The top running backs to draft for the 2014 fantasy football season in keeper/dynasty leagues.
1. LeSean McCoy (PHI) Age: 26
|Rushing Stats||Receiving Stats|
|2014 Projections||View LeSean McCoy's 2014 projected stats.|
Aside from Nick Foles, McCoy was perhaps the greatest beneficiary of the Chip Kelly offense last year. He easily posted the best campaign of his career – his first in which he averaged more than 100 rushing yards per game – and with his outstanding pass-catching abilities, he established himself as the top dual-threat back in the league and was particularly golden in PPR formats. Although McCoy has shrugged off Barry Sanders comparisons, it's worth noting that Sanders himself only exceeded McCoy's total of 2,146 yards from scrimmage last season two times. It's also hard to stereotype McCoy as merely an elusive runner – he also showed a lot of power, finishing with a career-high 51 broken tackles last year, second only to Marshawn Lynch . While his role as the Eagles' top runner is not in doubt, there's reason to believe McCoy will take a step back following his first 300-carry season. That reason is Darren Sproles, the super-talented pass-catching back whom the Eagles acquired from the Saints in March. Philadelphia's coaching staff will likely deploy Sproles in the same way New Orleans did, which makes it likely that McCoy will see his pass targets reduced this year. Further, the Eagles will likely be cognizant of potentially overusing McCoy, who hadn't played 16 games in any of the prior three seasons before last year; it's unlikely he hits 300 carries again in 2014. Nonetheless, McCoy went into the offseason 100 percent healthy and has firmly established himself as one of the truly elite running backs in the game. Even if Sproles and third-stringer Chris Polk take a good number of touches from McCoy, the rest they'll afford him may make it worthwhile as he looks to stay healthy and deliver another Pro Bowl campaign as a featured cog in the Eagles' balanced spread attack.
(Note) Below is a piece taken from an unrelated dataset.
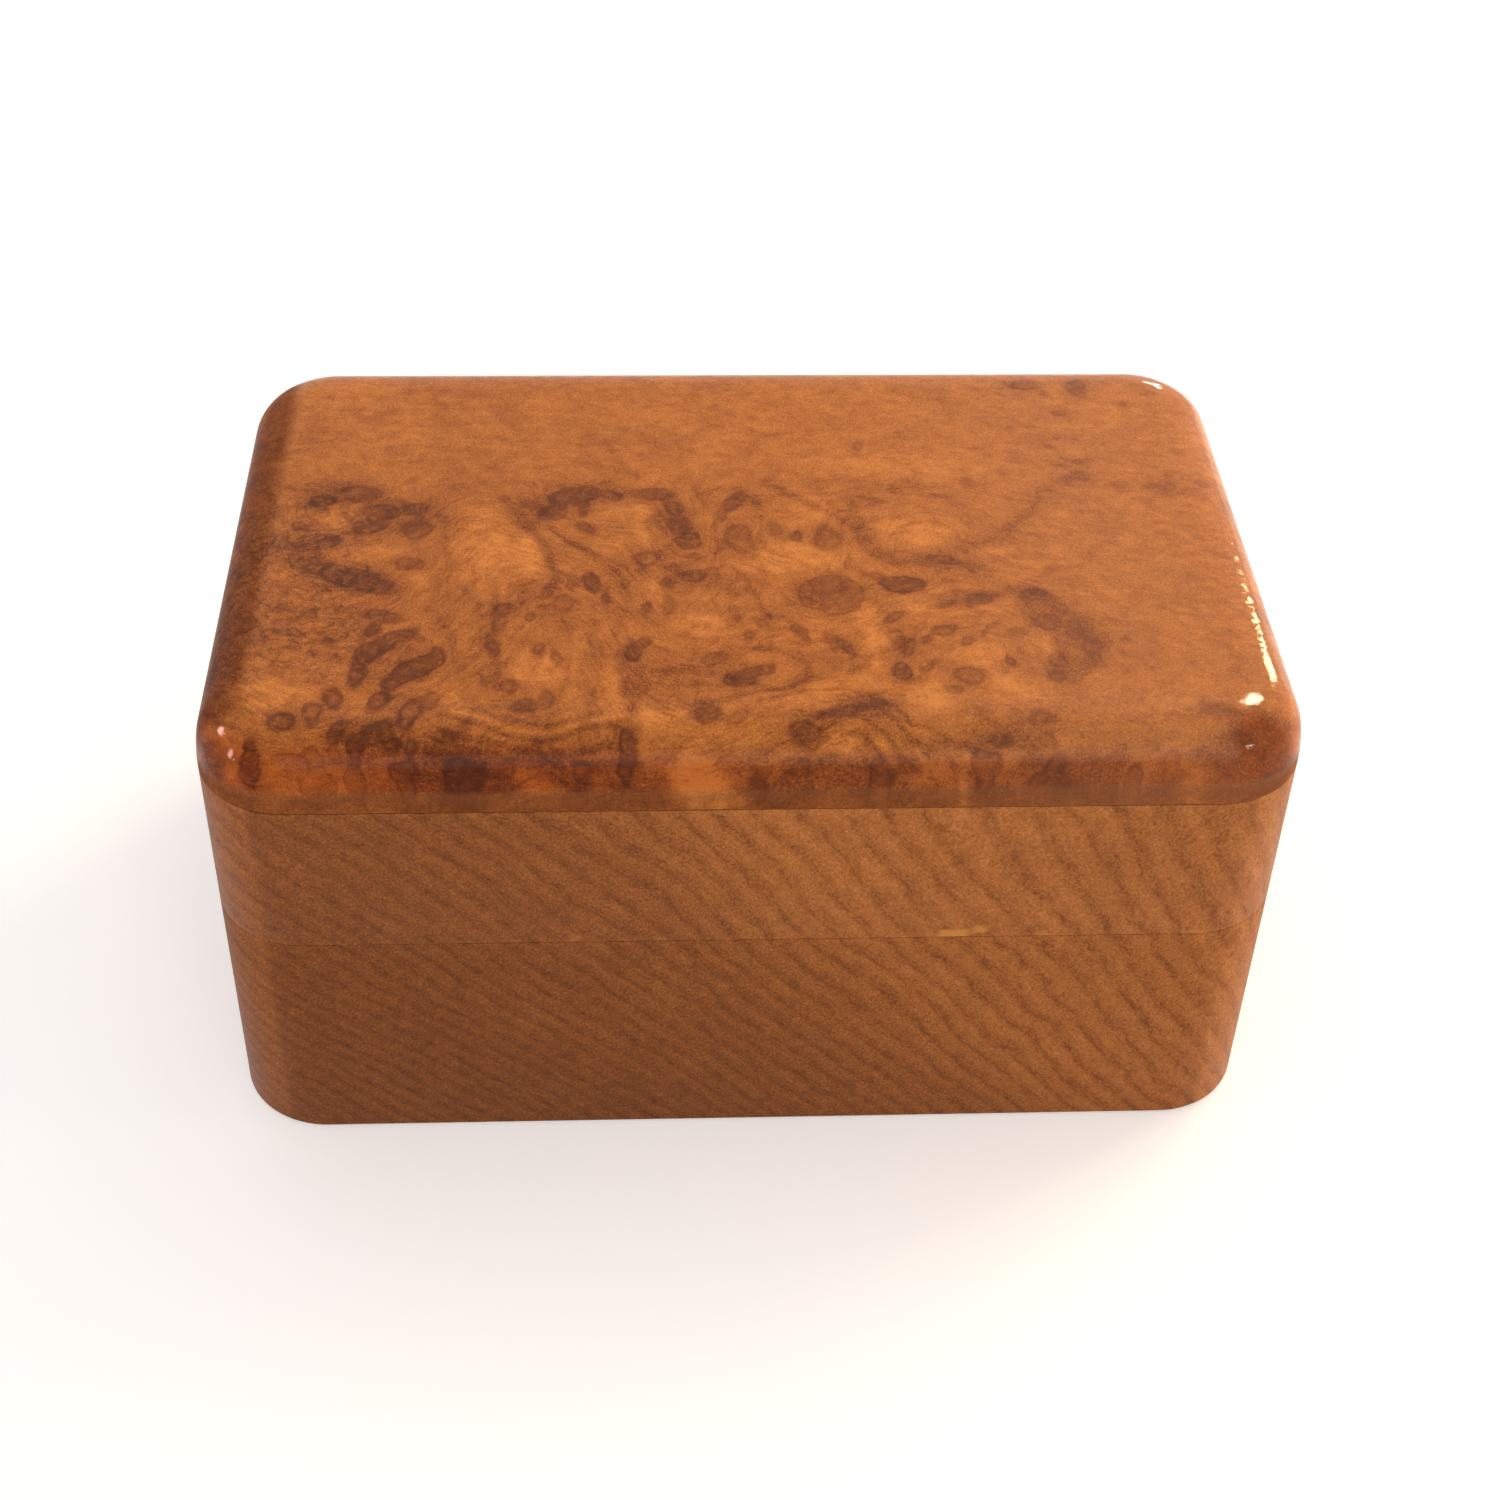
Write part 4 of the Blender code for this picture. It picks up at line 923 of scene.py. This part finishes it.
def add_lamp(name, bearing, height, distance, sides, radiance, tint, use):
    bearing, height = math.radians(bearing), math.radians(height)
    away = Vector((
        math.sin(bearing) * math.cos(height), -math.cos(bearing) * math.cos(height), math.sin(height)))
    data = bpy.data.lights.new(name, 'AREA')
    data.shape = 'RECTANGLE'
    data.size, data.size_y = sides
    data.energy = radiance * math.pi * sides[0] * sides[1]
    data.color = linear(tint)
    lamp = bpy.data.objects.new(name, data)
    lamp.location = LAMP_TARGET + away * distance
    lamp.rotation_mode = 'QUATERNION'
    lamp.rotation_quaternion = away.to_track_quat('Z', 'Y')
    lamp.visible_diffuse, lamp.visible_glossy = use != 'shine', use != 'soft'
    bpy.context.scene.collection.objects.link(lamp)


def lay_floor(light):
    choose()
    bpy.ops.mesh.primitive_plane_add(size=FLOOR_SIDE, location=(0, 0, -FLOOR_DROP))
    floor = settle("floor")
    look = Look(bpy.data.materials.new("pale_floor"))
    floor.data.materials.append(look.finish(
        Base_Color=(*light.floor_tint, 1.0), Roughness=0.9, Specular_IOR_Level=0.0,
        Emission_Color=(1.0, 1.0, 1.0, 1.0), Emission_Strength=look.times(look.sight(), 0.35)))


def light_world(light):
    """White where it is seen, and dimmer as a light."""
    look = Look(bpy.data.worlds.new("studio"), "Background")
    strength = look.node("MapRange", look.sight(), 0.0, 1.0, light.ambient, 1.0).outputs[0]
    bpy.context.scene.world = look.finish(Color=(1.0, 1.0, 1.0, 1.0), Strength=strength)


def place_camera(light):
    yaw, pitch, roll = (math.radians(turn) for turn in CAMERA_TURNS)
    ahead = Vector((math.sin(yaw) * math.cos(pitch), math.cos(yaw) * math.cos(pitch), -math.sin(pitch)))
    level = Vector((math.cos(yaw), -math.sin(yaw), 0))
    upward = level.cross(ahead)
    right = math.cos(roll) * level + math.sin(roll) * upward
    up = -math.sin(roll) * level + math.cos(roll) * upward
    data = bpy.data.cameras.new("camera")
    data.lens = light.lens
    data.sensor_width = 36
    data.clip_start, data.clip_end = 0.01, 50
    camera = bpy.data.objects.new("camera", data)
    camera.matrix_world = Matrix.Translation(CAMERA_PLACE) @ Matrix((right, up, -ahead)).transposed().to_4x4()
    bpy.context.scene.collection.objects.link(camera)
    bpy.context.scene.camera = camera


class KEEPSAKE_OT_stage(bpy.types.Operator):
    """Pale floor, soft lamps and the camera"""
    bl_idname = "keepsake.stage"
    bl_label = "Stage"

    def execute(self, context):
        _, light = settings()
        context.scene.view_settings.view_transform = 'Standard'
        lay_floor(light)
        light_world(light)
        for lamp in LAMPS:
            add_lamp(*lamp)
        place_camera(light)
        return {'FINISHED'}


OPERATORS = (KEEPSAKE_OT_burl_plate, KEEPSAKE_OT_lid_ring, KEEPSAKE_OT_base_ring, KEEPSAKE_OT_floor_board,
             KEEPSAKE_OT_fittings, KEEPSAKE_OT_stage)


class KEEPSAKE_PT_panel(bpy.types.Panel):
    bl_label = "Keepsake Box"
    bl_idname = "KEEPSAKE_PT_panel"
    bl_space_type = 'VIEW_3D'
    bl_region_type = 'UI'
    bl_category = "Keepsake Box"

    def draw(self, context):
        for group in (context.scene.keepsake_sizes, context.scene.keepsake_light):
            for name in group.__annotations__:
                self.layout.prop(group, name)
        for operator in OPERATORS:
            self.layout.operator(operator.bl_idname)


CLASSES = (KeepsakeSizes, KeepsakeLight, *OPERATORS, KEEPSAKE_PT_panel)


def register():
    for item in CLASSES:
        bpy.utils.register_class(item)
    bpy.types.Scene.keepsake_sizes = bpy.props.PointerProperty(type=KeepsakeSizes)
    bpy.types.Scene.keepsake_light = bpy.props.PointerProperty(type=KeepsakeLight)


def unregister():
    del bpy.types.Scene.keepsake_light, bpy.types.Scene.keepsake_sizes
    for item in reversed(CLASSES):
        bpy.utils.unregister_class(item)


def main():
    register()
    bpy.ops.keepsake.burl_plate()
    bpy.ops.keepsake.lid_ring()
    bpy.ops.keepsake.base_ring()
    bpy.ops.keepsake.floor_board()
    bpy.ops.keepsake.fittings()
    bpy.ops.keepsake.stage()


if __name__ == "__main__":
    main()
2. Matt Forte (CHI) Age: 28
|Rushing Stats||Receiving Stats|
|2014 Projections||View Matt Forte's 2014 projected stats.|
Fully healthy again after injuries marred his 2011 and 2012 campaigns, Forte delivered his best NFL season in 2013, setting career-highs in rush yards, receptions and receiving yards while tying his rookie-season total of 12 touchdowns. As promised before the season, the 6-2, 218-pound Forte flourished through the air under new coach Marc Trestman, finishing third among running backs with 74 receptions. As he's not an overly physical runner despite his size – he broke just 24 tackles last year while finishing second among running backs with 364 touches – Forte's hallmarks are his elusiveness, speed and hands. There are few backs in the league better at finding gaps and hitting them, even behind a Chicago offensive line in the midst of a rebuild, and even with injuries to Jay Cutler. In fact, Forte did some of his best work last year when Cutler was hurt. Though Forte has had some recurring knee and ankle issues in his career, he finished last season with a clean bill of health and enters 2014 as the unchallenged top dog in the Chicago backfield. The depth chart currently lists fourth-round pick Ka'Deem Carey behind Forte, with undrafted signee Michael Ford and unaccomplished veteran Shaun Draughn behind him. Indeed, he could actually be in for an even bigger season this year with backup Michael Bush looking for a new job. Bush took 15 red-zone carries – nine of them inside the five – from Forte last year. While Forte has never been a great goal-line back (and as a result, has been little-used there over the last three seasons), he may see more touchdown opportunities this year purely by virtue of there being no better choice on the roster. And as he's always a threat to deliver an 18-yard scamper for a score, the Bears can be counted on to use Forte liberally in the red zone.
3. DeMarco Murray (DAL) Age: 26
|Rushing Stats||Receiving Stats|
|2014 Projections||View DeMarco Murray's 2014 projected stats.|
The good news: Murray had his healthiest NFL campaign last year, setting career highs in practically every rushing and receiving category while posting the highest YPC (5.2) in the league among players with more than 200 carries. The bad news: He still missed two games with a knee ailment and has now sat out 11 games over his three seasons in the league. That said, Murray did enter the offseason healthy, and there are currently no indications that the 6-foot, 219-pound bruiser – fifth in the league in broken tackles with 35 last year despite the missed time – will enter training camp in anything short of full health. So there's nothing aside from Murray's physical, high-risk running style to say that he won't play all 16 for the first time this year. Murray's team context is a good one for fantasy owners – the Cowboys have a decent pass game (which targeted Murray 66 times last year), a much-improved offensive line (further boosted by the addition of first-round draftee Zack Martin) and no serious competition for carries either in the middle of the field or at the goal line. Joseph Randle and Lance Dunbar certainly don't look like impact NFL players at this point, and the Cowboys seemed happy to give Murray 15 carries inside the five last year. If Murray can stay on the field, he certainly has the strength and the straight-line speed to end up among the NFL's top five rushers.